Scaffolding instruction for reading the Web

Denise E. Murray

AMEP Research Centre, Macquarie University, Sydney, dmurray{at}nceltr.mq.edu.au

Pam McPherson

AMEP Research Centre, Macquarie University, Sydney

Research has found that text reading and Web reading, while sharing some similarities, require a different balance of strategies. Adult language learners, especially those with limited previous experience with the Web, may therefore need explicit, scaffolded instruction in order to read the Web. This article reports on teacher action research and demonstrates the scaffolded activities teachers developed to help learners read and navigate the Web. First, a linguistic analysis of web pages was conducted.

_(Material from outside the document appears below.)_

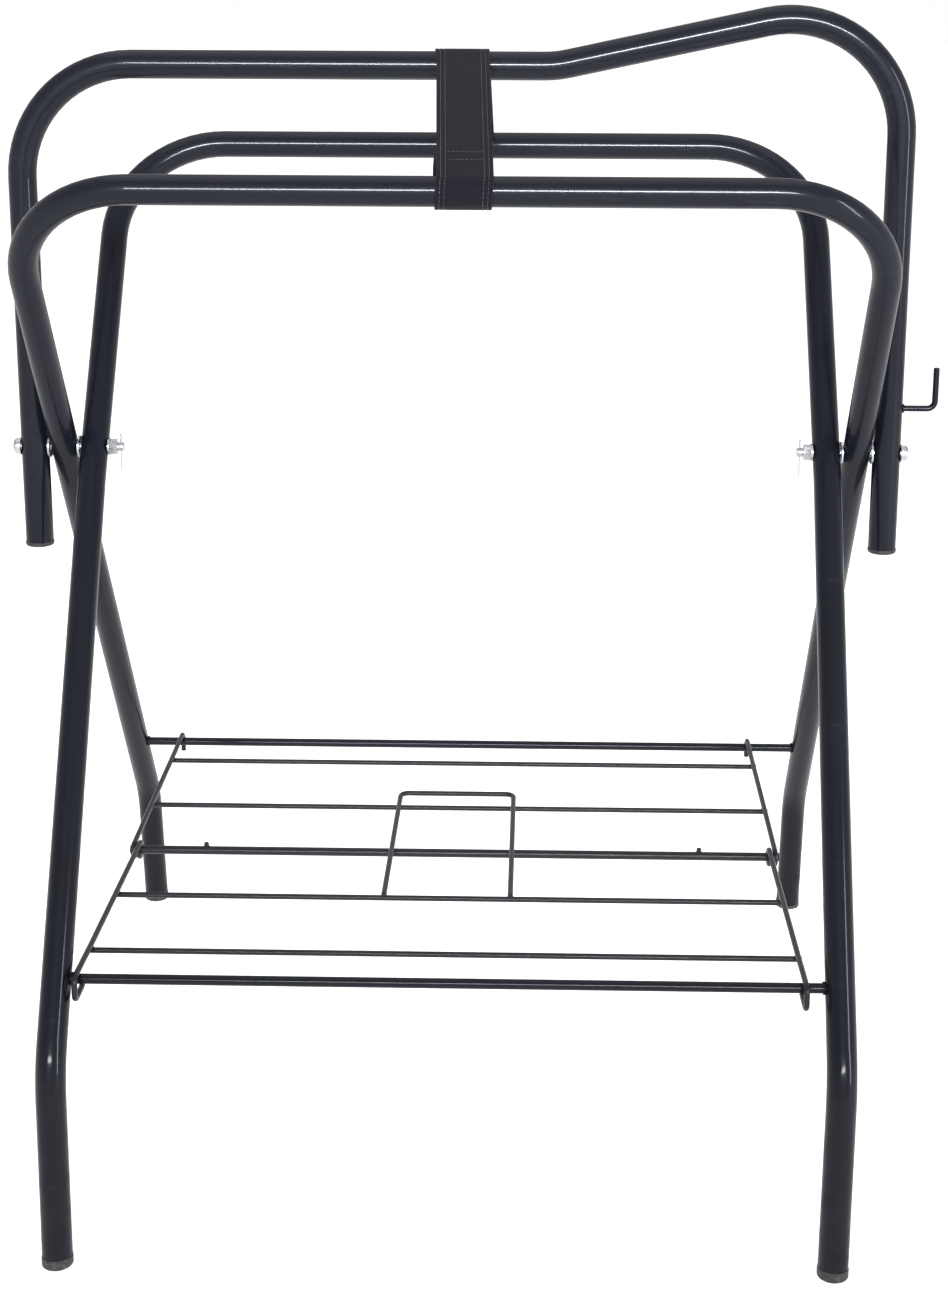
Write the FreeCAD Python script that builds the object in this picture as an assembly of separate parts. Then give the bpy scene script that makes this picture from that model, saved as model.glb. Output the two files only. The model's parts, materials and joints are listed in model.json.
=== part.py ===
"""Folding saddle rack: three bent tube frames on two pivot bolts, a folding wire shelf and a strap.

Millimetres. X runs along the saddle bar, Y from front to back, Z is up. Every piece is drawn with
x = 0 midway between the frames' legs, y = 0 in the plane of the pivot bolts and z = 0 on the floor.
When it is saved it is moved in X and Y, so that the origin is under the middle of the overall box.
"""
import FreeCAD, Part
import math
import os

Vector = FreeCAD.Vector
X_AXIS = Vector(1, 0, 0)
Z_AXIS = Vector(0, 0, 1)
LEFT = -1
RIGHT = 1
FRONT = -1
REAR = 1

# Frame tube
tube_diameter = 25.0
tube_wall = 1.2
frame_bend_radius = 100.0
toe_bend_radius = 400.0

# Stance, open
pivot_height = 610.0
leg_angle = 34.6
foot_angle = 8.7

# Saddle bar frame, upright on the pivots
saddle_half_width = 387.5
saddle_bar_rise = 343.7
pommel_start = 85.0
pommel_angle = 12.0
saddle_leg_tail = 89.0

# Outer leg frame: its top bar is in front and its feet are behind
outer_bar_distance = 306.5
outer_bend_distance = 574.0

# Inner leg frame: its top bar is behind and its feet are in front
inner_bar_distance = 316.0
inner_bend_distance = 549.0
toe_start = 30.0
toe_in_at_bend = 10.6
toe_in_at_foot = 15.6

# Plastic ends
plug_overhang = 0.4
plug_depth = 22.0
foot_cap_lip = 6.0
saddle_plug_lip = 4.0
saddle_plug_round = 1.5

# Pivot bolts
bolt_diameter = 8.0
bolt_running_clearance = 0.05
bolt_head_diameter = 14.0
bolt_head_height = 5.4
bolt_head_round = 3.0
bolt_socket_width = 5.0
bolt_socket_depth = 2.6
bolt_end_beyond_nut = 6.0
bolt_end_chamfer = 0.8
nut_width = 13.0
nut_height = 6.5
nut_chamfer = 0.6
washer_diameter = 16.0
spacer_diameter = 20.0
washer_thickness = 1.6
pivot_side_play = 0.3

# Split pins
pin_wire_diameter = 1.0
pin_hole_inset = 2.8
pin_long_leg = 23.0
pin_short_leg = 19.0
pin_neck = 5.0
pin_eye_width = 4.4
pin_eye_height = 5.0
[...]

Through this analysis, it was determined that, while there is much published research on web page design, many web pages that could be used in order to support the ESL curriculum do not employ a readable design. The study then followed a collaborative action research model (Burns, 1999) with five teachers across Australia. The study revealed two distinct, but interrelated, reading activities learners need to engage in to use the Web: reading web pages to find their way around a website (that is, reading to navigate) and navigating web pages in order to find and read information to achieve some other language learning goal (that is, navigating to read). The research indicates that learners can read and navigate with fewer problems and less stress for them and their teachers, if instruction includes carefully scaffolded activities that help learners become independent readers and navigators of the Web.